Sautéed chicken with angel-hair pasta (890 calories) is apparently the best-selling dish in all three Verde restaurants. A rosemary beurre blanc pulls the roasted-garlic tomato sauce together with creamy consistency and tart acidity, adding a moderately interesting component to an otherwise deathly boring dish.

This is the type of food you might find at any chain restaurant. The kitchen execution, alas, is also typically inconsistent. During one visit, the grill cook was firing on all cylinders. Skirt steak, cleanly cut against the grain, was bright ruby-red. We had to assure our alarmed server, however, that it was cooked perfectly medium-rare and quite agreeable.

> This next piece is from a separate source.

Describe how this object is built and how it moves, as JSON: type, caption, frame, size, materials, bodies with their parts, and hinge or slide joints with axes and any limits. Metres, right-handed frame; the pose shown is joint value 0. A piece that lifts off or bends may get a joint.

Ginger-crusted ahi tuna was also perfectly seared, with a thin, charred exterior wrapped around its juicy, purple flesh. It's too bad the tuna's napa cabbage and green-bean salad was a limp, murky mess. As were the mushy potatoes, overcooked asparagus and watery, brackish salsa verde with the steak. The garde manger was obviously having a bad day.

The service at Bistro Verde is more efficient than most chain restaurants, although it's hard to identify any one server given that most tables are attended by several people all pitching in as one team.

The wine list is decent. The cocktails are very well balanced. And the drinks – thank God – don't list calorie counts. Does that mean they are all calorie-free?

I asked a woman sitting beside me at the bar what she thought of the calorie counts. "I actually started a diet yesterday," she replied, staring forlornly at the menu. "I don't know what to order."

I was tempted to order a slice of chocolate paradise cake, tiered high on frosted layers and served in a sticky pool of caramel sauce. I saw two orders go by.

I guess some diners don't read the fine print. Me? I almost gagged when the bartender put the menu down in front of me: 1,170 calories. Are you kidding? That would take two hours of running to burn off.

Calorie counts are going to change the way diners eat and restaurants prepare food. This is the future – and it doesn't look pretty.